[Data extracted from a collection]
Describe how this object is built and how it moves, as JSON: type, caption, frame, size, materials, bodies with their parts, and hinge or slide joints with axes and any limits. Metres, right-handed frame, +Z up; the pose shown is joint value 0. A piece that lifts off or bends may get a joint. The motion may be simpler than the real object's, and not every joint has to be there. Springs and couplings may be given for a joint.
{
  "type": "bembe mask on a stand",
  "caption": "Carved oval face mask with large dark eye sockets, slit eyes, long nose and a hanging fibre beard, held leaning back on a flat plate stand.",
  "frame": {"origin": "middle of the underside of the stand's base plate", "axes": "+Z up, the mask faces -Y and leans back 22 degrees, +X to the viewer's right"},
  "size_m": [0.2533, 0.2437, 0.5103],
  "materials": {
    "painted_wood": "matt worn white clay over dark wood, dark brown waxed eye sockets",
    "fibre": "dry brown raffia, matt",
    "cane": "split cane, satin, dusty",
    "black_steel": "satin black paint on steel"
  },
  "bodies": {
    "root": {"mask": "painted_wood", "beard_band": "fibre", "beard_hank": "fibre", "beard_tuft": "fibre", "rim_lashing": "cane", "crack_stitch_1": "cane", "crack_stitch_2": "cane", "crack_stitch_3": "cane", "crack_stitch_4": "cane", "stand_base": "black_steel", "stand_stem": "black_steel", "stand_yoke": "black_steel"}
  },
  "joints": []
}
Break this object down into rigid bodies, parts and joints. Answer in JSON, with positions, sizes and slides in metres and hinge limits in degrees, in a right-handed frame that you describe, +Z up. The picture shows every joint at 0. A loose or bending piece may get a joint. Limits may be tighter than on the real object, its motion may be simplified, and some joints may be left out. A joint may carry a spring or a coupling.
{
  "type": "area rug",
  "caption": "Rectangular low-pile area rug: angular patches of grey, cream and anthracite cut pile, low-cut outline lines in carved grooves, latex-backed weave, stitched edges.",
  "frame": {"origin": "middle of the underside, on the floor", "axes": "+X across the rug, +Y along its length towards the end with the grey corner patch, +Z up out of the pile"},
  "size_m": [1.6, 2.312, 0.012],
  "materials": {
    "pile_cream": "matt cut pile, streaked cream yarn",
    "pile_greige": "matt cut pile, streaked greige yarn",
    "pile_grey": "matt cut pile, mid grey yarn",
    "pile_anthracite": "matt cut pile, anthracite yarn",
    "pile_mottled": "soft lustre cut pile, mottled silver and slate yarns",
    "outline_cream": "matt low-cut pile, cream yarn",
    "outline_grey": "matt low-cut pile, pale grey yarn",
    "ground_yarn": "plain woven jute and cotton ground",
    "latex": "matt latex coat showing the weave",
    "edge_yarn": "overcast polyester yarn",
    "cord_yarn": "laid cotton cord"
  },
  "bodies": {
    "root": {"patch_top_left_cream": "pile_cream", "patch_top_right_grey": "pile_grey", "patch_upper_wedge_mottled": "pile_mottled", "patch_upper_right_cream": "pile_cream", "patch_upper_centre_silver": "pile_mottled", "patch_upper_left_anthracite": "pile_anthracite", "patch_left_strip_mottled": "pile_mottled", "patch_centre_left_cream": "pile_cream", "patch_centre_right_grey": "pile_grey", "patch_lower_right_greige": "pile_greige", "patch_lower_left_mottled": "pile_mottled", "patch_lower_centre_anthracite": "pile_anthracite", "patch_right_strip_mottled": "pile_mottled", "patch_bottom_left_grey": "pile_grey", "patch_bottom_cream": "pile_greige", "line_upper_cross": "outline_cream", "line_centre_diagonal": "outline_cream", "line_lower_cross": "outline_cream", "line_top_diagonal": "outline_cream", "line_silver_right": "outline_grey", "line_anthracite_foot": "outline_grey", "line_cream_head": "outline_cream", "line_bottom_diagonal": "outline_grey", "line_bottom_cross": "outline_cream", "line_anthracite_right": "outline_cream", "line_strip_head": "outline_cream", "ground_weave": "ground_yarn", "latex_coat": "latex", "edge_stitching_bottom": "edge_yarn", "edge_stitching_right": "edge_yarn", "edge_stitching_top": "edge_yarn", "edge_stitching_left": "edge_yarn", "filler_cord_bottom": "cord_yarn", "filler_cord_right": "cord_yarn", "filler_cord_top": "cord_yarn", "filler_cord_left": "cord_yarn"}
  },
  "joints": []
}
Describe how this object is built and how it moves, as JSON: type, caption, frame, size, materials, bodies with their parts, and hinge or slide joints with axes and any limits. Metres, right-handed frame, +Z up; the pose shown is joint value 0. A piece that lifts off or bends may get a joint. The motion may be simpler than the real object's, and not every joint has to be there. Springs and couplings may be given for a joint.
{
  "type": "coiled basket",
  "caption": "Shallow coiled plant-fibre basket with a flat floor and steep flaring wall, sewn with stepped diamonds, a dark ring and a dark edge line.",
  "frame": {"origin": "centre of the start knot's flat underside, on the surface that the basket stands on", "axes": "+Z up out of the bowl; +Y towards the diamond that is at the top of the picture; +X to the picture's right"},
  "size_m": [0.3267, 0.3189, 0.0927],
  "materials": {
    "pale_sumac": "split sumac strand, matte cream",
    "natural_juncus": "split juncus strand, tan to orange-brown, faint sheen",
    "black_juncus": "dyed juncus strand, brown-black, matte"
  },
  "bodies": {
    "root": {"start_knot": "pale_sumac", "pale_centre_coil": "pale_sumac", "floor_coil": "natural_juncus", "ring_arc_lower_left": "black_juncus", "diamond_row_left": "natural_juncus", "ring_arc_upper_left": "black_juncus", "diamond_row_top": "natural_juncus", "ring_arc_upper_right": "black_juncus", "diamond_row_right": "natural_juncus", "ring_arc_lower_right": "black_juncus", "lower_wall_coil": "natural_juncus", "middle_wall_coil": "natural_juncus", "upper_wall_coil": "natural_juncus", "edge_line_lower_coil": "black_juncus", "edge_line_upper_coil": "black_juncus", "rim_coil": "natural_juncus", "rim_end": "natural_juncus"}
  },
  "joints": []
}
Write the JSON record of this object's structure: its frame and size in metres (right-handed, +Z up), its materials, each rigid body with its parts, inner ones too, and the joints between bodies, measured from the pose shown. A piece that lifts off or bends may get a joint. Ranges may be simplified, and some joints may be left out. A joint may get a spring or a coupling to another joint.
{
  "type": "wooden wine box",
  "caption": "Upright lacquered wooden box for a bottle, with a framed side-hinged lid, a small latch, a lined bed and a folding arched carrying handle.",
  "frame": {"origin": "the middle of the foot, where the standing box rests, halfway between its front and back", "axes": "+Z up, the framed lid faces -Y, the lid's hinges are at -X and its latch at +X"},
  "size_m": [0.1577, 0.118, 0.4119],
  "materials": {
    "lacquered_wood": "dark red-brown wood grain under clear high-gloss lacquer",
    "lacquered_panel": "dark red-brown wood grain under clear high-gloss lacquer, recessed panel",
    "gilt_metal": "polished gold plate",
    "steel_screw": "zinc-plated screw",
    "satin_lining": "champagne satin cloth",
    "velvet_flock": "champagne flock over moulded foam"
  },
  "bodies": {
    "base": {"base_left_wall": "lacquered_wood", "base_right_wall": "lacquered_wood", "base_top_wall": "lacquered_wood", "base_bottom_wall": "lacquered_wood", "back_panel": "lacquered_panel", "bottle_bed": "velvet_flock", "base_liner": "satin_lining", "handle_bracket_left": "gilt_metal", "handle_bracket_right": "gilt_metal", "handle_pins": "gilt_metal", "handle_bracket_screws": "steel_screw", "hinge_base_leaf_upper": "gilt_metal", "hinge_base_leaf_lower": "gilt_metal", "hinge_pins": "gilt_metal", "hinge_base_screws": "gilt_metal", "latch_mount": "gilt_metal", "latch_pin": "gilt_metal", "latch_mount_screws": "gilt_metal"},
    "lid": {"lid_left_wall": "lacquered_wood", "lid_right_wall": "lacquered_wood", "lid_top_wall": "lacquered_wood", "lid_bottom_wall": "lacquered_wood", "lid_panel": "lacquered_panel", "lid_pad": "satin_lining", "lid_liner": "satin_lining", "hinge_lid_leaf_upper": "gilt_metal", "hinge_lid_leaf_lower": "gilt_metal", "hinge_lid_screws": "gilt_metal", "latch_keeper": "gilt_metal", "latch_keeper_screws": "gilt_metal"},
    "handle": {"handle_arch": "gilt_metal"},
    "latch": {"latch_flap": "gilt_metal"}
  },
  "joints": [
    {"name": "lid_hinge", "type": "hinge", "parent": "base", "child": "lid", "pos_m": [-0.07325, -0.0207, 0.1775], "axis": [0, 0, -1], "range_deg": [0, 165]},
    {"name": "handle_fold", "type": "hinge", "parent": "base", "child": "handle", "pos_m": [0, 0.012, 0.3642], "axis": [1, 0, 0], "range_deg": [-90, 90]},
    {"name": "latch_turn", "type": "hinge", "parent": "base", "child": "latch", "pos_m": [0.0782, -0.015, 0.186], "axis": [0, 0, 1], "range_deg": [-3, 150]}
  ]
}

> TASK GOAL
Collect from the data above every line that includes "between".

> ANSWER FOR THE TASK
Write the JSON record of this object's structure: its frame and size in metres (right-handed, +Z up), its materials, each rigid body with its parts, inner ones too, and the joints between bodies, measured from the pose shown. A piece that lifts off or bends may get a joint. Ranges may be simplified, and some joints may be left out. A joint may get a spring or a coupling to another joint.
  "frame": {"origin": "the middle of the foot, where the standing box rests, halfway between its front and back", "axes": "+Z up, the framed lid faces -Y, the lid's hinges are at -X and its latch at +X"},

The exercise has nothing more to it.